Tax Breaks Related to the Mortgage

When you buy a property and get a mortgage, you can benefit from tax breaks. For example, you can deduct your mortgage interest on the first $750,000 of your debt, or, if you bought your property before December 16, 2017, on the first $1 million. Every January, you will receive a form from your lender that shows you how much you paid in interest. You can then use this to fill out Form 1040 or 1040-SR.

When you get a new loan or refinance your current one, you might pay your lender mortgage points. Each point is the equivalent of 1% of your debt, and it reduces your interest by 0.25%. For example, if your mortgage is worth $500,000 and your interest rate is 5%, you can pay your lender $5,000, and you’ll pay just 4.75% interest in the future. These mortgage points are also tax-deductible, and so is private mortgage insurance.

Other Possible Tax Breaks

There are several other reasons why homeowners might be eligible for tax breaks.
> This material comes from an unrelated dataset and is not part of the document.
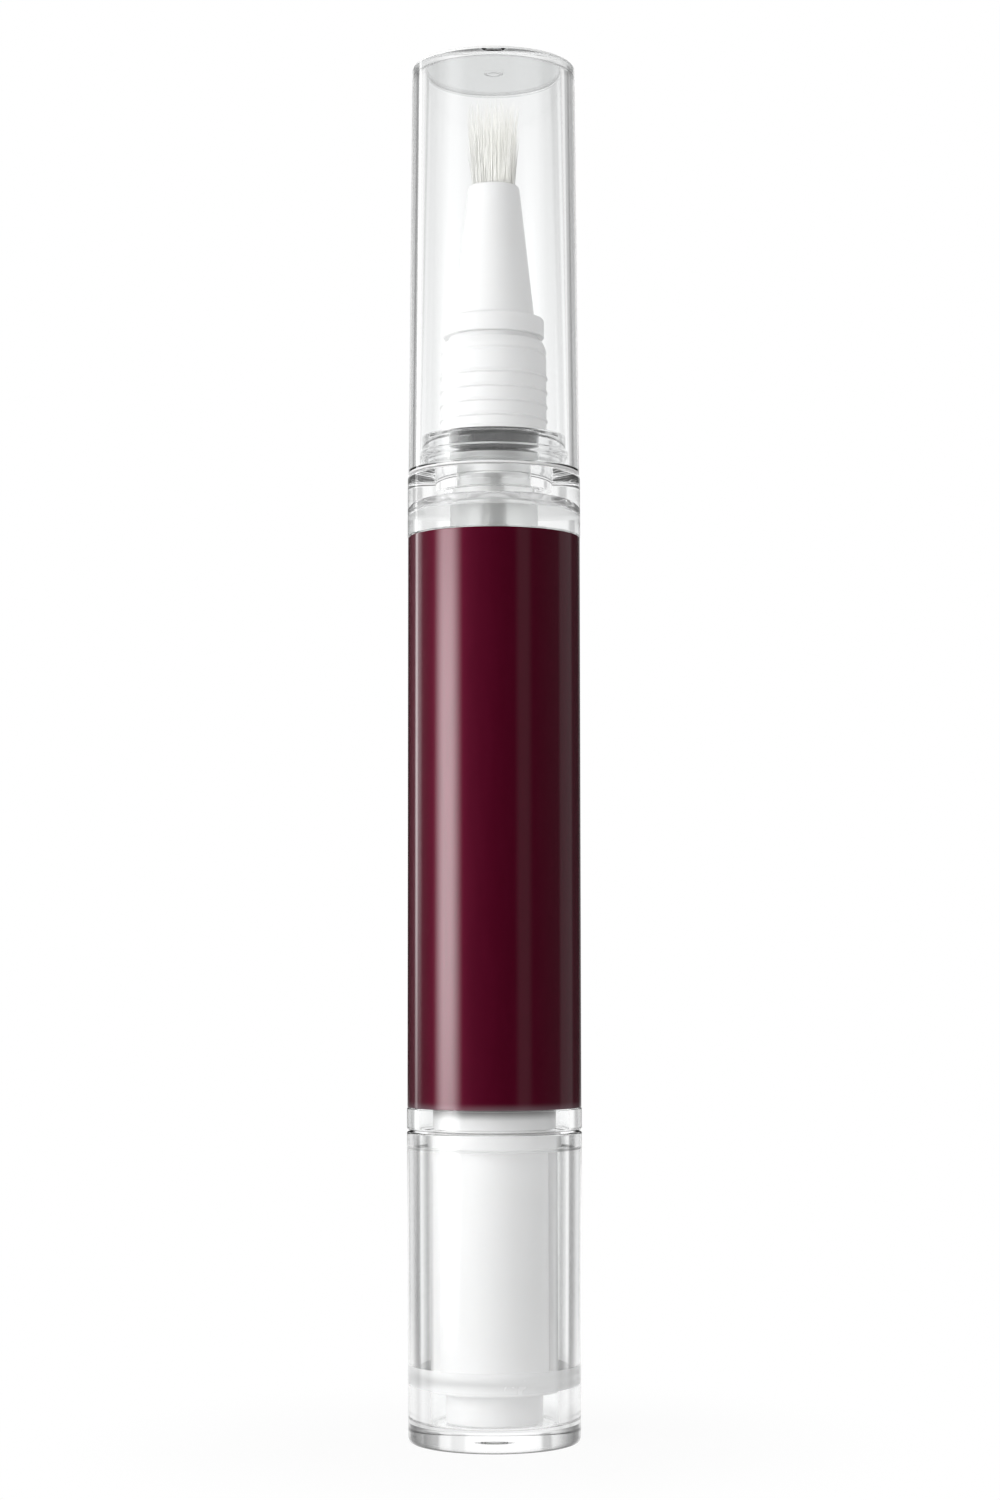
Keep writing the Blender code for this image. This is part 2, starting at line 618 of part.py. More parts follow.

A professional offering tax resolution services can go through them with you and determine which ones you might be eligible for. For example, installing renewable energy sources like solar panels or a better insulation system on your property might earn you a credit, either a fixed amount or a percentage of the total renovation cost.

You might also be able to deduct some of your expenses if you use a part of your property for your self-employed business. Usually, you can deduct $5 per square foot, up to a total of 300 feet, but only if you use a separate room as an office, not if the workspace is a part of your bedroom. Since the IRS is likely to ask for proof, it’s important to discuss this tax write-off with a Louisiana tax resolution specialist.

Selling a House

When you sell your home, you might not have to pay any taxes because of the home sale exclusion. This specifies that the first $250,000 you make on your house sale won’t be taxed as long as you lived in and owned the property for at least two out of the last five years. Any additional profit will be taxed at the long-term capital gains tax rate, which is 0%, 15%, or 20%.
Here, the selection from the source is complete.